Tonya Dreher wanted to do something dramatic on behalf of Hope for Gus, the New Hampshire-based foundation inspired by her son, Gus, 14, who has Duchenne muscular dystrophy (DMD). In 2015, frustrated with her fundraising efforts on behalf of DMD research, she came up with the idea of Everest to End Duchenne.
“I was trying to think big, and it was the biggest mountain in the world,” Dreher said. “The next thing I knew, I was shouting it out over social media and then I couldn’t back down.”

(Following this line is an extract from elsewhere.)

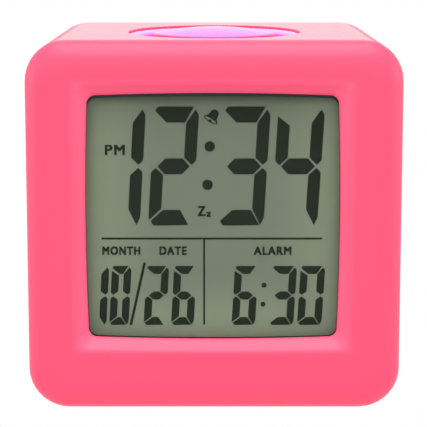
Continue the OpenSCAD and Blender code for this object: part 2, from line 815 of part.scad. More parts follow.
// One cell, without its printed jacket
module cell(i) {
    way = cell_way(i);
    can_r = cell_d / 2 - jacket_t;
    translate([way * cell_end, cell_y, cell_z[i]]) rotate([0, -90 * way, 0]) {
        cylinder(h = button_h + tiny, r = button_r);
        translate([0, 0, button_h]) cylinder(h = cell_l - button_h, r = can_r);
    }
}

module cell_jackets() {
    can_r = cell_d / 2 - jacket_t;
    color("seagreen") for (i = [0, 1]) difference() {
        translate([cell_way(i) * (cell_end - button_h - 0.6), cell_y, cell_z[i]])
            rotate([0, -90 * cell_way(i), 0]) cylinder(h = cell_l - button_h - 1.2, r = can_r + jacket_t);
        translate([0, cell_y, cell_z[i]]) rotate([0, 90, 0])
            cylinder(h = 2 * cell_l, r = can_r + 0.01, center = true);
    }
}

// Contact plates with solder tabs: two at the left, and one across both cells at the right
module contact_plates() {
    inner = bay_w / 2 - plate_t;
    color("gainsboro") {
        for (z = cell_z) {
            block([-bay_w / 2, bay_front_y + 1, z - 4.2], [-inner, cell_y + 4, z + 4.2]);
            block([-bay_w / 2, bay_front_y - 2.4, z - 1], [-inner, bay_front_y + 1.01, z + 1]);
        }
        block([inner, bay_front_y + 1, cell_z[0] - 4.2], [bay_w / 2, cell_y + 4, cell_z[1] + 4.2]);
        for (i = [0, 1])
            translate([cell_way(i) * (inner + tiny), cell_y, cell_z[i]])
                rotate([0, -90 * cell_way(i), 0]) cylinder(h = dimple_h, r = 1.6);
    }
}

// Conical spring at the flat end of each cell: a helix swept with a hexagonal wire
module battery_springs() {
    color("silver") for (i = [0, 1])
        translate([-cell_way(i) * (bay_w / 2 - plate_t), cell_y, cell_z[i]])
            rotate([0, 90 * cell_way(i), 0]) cone_spring(bay_w - 2 * plate_t - dimple_h - cell_l - 0.1);
}

module cone_spring(length) {
    turns = 3.5;
    steps = 49;
    thick = 0.35;
    wire([for (i = [0 : steps]) let (
        s = i / steps,
        r = 3.4 - 1.2 * s)
        [r * cos(360 * turns * s), r * sin(360 * turns * s), thick + (length - 2 * thick) * s]], thick);
}

// ---- Leads ----

// Leads from the two left contact plates to the main board
module battery_wires() {
    x = -bay_w / 2 + plate_t / 2;
    y = bay_front_y - 2.4 - wire_r;
    far_y = board_back_y + 3.5;
    color("firebrick")
        wire(smooth([[x, y, cell_z[1]], [x - 3, 4, 27], [-24, -4, 24], [-19, far_y, 20.7]], 5));
    color([0.1, 0.1, 0.1])
        wire(smooth([[x, y, cell_z[0]], [x - 2, 3, 16], [-25, -4, 17], [-21, far_y, 19.3]], 5));
}

// Flat cable that drops in one soft wave from the key board to the main board
module key_ribbon() {
    thick = 0.8;
    start = board_back_y + 1.6;
    run = key_board_y - start;
    steps = 16;
    function rise(s) = 46 + 4 * s - 5 * sin(180 * s);
    edge = [for (i = [0 : steps]) let (s = i / steps) [start + run * s, rise(s)]];
    other = [for (i = [steps : -1 : 0]) let (s = i / steps) [start + run * s, rise(s) + thick]];
    color("gray") translate([-5, 0, 0]) rotate([90, 0, 90]) linear_extrude(10) polygon(concat(edge, other));
}

module snooze_cable() {
    color("gainsboro") wire(smooth([
        [8, snooze_y - 8, bracket_top - 0.5], [9.5, -8.5, 65.5], [13, -8, 62.5], [14, board_back_y + 3.5, 62]
    ], 5), 0.8);
}

module buzzer_wires() {
    color("firebrick") wire(smooth([
        [2.5, panel_front_y - 1.55, buzzer_z], [4, 20.5, 45], [6, key_board_back + 0.3, 43.5]], 5), 0.3);
    color([0.1, 0.1, 0.1]) wire(smooth([
        [-6, panel_front_y - 1.3, buzzer_z], [-6.5, 20.5, 45], [-7, key_board_back + 0.3, 43.5]], 5), 0.3);
}

silicone_sleeve();
front_case();
rear_case();
lens();
lens_tape();
lcd_front_film();
lcd_front_glass();
lcd_rear_glass();
lcd_rear_film();
light_guide();
reflector_sheet();
lcd_frame();
zebra_strip();
main_board();
chip_blob();
crystal_can();
capacitors();
chip_parts();
backlight_leds();
connectors();
board_screws();
case_screws();
snooze_ring();
snooze_button();
snooze_pad();
snooze_board();
snooze_leds();
snooze_bracket();
snooze_screws();
key_board();
key_board_screws();
tact_switches();
for (k = [0 : 3]) {
    setting_key(k);
    plunger(k);
}
slide_switches();
slider_knob(-slider_x);  // alarm_slider
slider_knob(slider_x);  // hour_slider
slider_lever(-slider_x);  // alarm_lever
slider_lever(slider_x);  // hour_lever
buzzer_disc();
buzzer_ceramic();
buzzer_gasket();
battery_door();
door_latch();
battery_springs();
contact_plates();
color("lightgray") cell(0);  // aaa_cell_1
color("lightgray") cell(1);  // aaa_cell_2
cell_jackets();
battery_wires();
key_ribbon();
snooze_cable();
buzzer_wires();
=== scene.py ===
# %% [markdown]
# # A square bedside clock in a soft silicone sleeve
#
# The clock is a hard plastic case inside a pink silicone sleeve. The display sits behind a clear
# lens at the front, a lilac snooze dome sits in a dished ring on the top, and the keys, switches
# and battery door are at the back. The mechanical parts come from a CAD model, which is loaded
# first and gives the places and sizes. This lesson adds the soft and shaped surfaces that the
# CAD model only roughs out, then the finishes, the lights and the camera.
#
# Lengths are in metres. The origin is under the middle of the clock, +X is to the right seen
# from the front, the display faces -Y and +Z is up.

# %% Load the CAD frame
import json
import math

import bmesh
import bpy
from mathutils import Matrix, Vector

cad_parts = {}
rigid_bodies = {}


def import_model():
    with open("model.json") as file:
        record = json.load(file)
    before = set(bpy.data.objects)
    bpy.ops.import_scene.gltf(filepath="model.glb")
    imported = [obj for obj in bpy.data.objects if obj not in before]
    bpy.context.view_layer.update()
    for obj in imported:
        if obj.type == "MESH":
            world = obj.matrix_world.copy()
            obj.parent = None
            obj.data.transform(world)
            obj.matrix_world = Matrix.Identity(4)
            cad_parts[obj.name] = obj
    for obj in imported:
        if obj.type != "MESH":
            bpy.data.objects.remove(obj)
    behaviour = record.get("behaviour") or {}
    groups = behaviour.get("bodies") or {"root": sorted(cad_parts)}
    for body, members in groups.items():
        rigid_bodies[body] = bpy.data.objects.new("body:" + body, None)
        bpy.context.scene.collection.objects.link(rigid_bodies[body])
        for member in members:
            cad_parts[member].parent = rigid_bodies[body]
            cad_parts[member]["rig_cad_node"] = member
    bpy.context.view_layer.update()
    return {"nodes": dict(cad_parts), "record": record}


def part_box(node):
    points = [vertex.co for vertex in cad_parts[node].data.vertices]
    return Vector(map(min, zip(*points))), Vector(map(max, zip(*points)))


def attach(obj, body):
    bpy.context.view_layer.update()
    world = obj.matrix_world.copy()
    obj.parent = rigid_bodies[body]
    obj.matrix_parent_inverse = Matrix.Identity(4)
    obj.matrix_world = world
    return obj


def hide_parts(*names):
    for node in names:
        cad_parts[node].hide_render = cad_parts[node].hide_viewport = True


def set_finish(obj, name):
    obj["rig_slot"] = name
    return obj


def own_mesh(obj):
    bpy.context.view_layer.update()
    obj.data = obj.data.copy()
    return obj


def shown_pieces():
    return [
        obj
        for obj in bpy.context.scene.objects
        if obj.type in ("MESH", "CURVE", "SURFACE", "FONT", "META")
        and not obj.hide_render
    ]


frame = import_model()
cad = frame["nodes"]
mm = 0.001

# %% [markdown]
# ## Shader maths
#
# Every finish here is procedural. A small class wraps a shader socket, so that a finish can be
# written as ordinary arithmetic, and one method makes any other kind of node. A finish is then a
# few lines that read like a formula.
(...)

Last November, thousands of miles away in Nepal, Dreher and seven others embarked on the foundation’s third Everest to End Duchenne trek. On Nov. 15, at an altitude of 17,500 feet above sea level, the six who made it all the way to base camp unfurled a flag with the names of 750 boys with Duchenne, including some who have died from the disease, as the wind whipped around them.
“I think it’s important to think about the discomfort that all of us have experienced at some point on the trip, and that’s probably very small compared to what our boys feel most of the time,” Dreher said in a video. “It’s a privilege and an honor to bring their names to base camp and to read them into the wind over the rooftops of the world.”
Getting to base camp wasn’t an easy accomplishment for the team, both logistically and physically.
Climbers had to raise their own money to cover airfare to Kathmandu, gear, and lodging for the 17-day trip. Corporate sponsors Full Circle International and Sarepta Therapeutics, along with organizational sponsors Parent Project Muscular Dystrophy (PPMD) and JB’s Keys, helped cover additional costs.
The team flew from Kathmandu to the small city of Lukla, where they began their 74-mile trek to base camp — an upward climb of 10 miles a day for two weeks. Along the way, they visited Buddhist monasteries, learned about Sherpa culture, and had two days of rest and acclimation.
Two climbers were unable to reach base camp because of altitude sickness. Dreher sprained her ankle four weeks before the trip, also adding to her difficulties. Yet she finished the trek despite her doctor’s apprehensions.
Other climbers included Dreher’s daughter Isabel, 18, and two other mother-child teams — Natalie Annis and Zane, 16, and Mindy Cameron and Ross, 23. Also on the team were Robin Lee, former executive director of the Muscular Dystrophy Family Foundation, and photographer Brock Reed.
Each team member has some kind of connection to Duchenne, “which makes a huge difference,” Dreher said.
Cameron, an Indiana resident whose youngest son, Cristopher, 18, has DMD, is also a carrier, which causes muscle weakness. In 2016, she was diagnosed with cardiomyopathy, and an MRI test showed some fibrosis (scarring). One year later, she had five episodes of irregular heartbeats.
“I’m not going to let this prevent me from going,” said Cameron, advocacy director for the Little Hercules Foundation.
Dreher said Cameron helped her get past her own adversity. “The fatigue that we experienced was nothing compared to what she did,” Dreher said.
In the last climb two years ago, Hope for Gus raised $100,000 for CRISPR/CAS9 research by molecular biologist Eric Olson, PhD. This year, the foundation allocated the $60,000 it raised from the trek toward expanding a Pentagon-funded cardiac initiative studying sudden death in Duchenne through PPMD.
The money will allow Elizabeth McNally, MD, PhD, a cardiologist and molecular geneticist at Northwestern University in Evanston, Illinois, to collect more data on heart rhythms in DMD with a loop recorder.
But collecting donations was only part of the trek’s objective; it was about honoring Duchenne patients as well.
“We were also taking these boys to a place that they could never possibly go themselves,” Cameron said.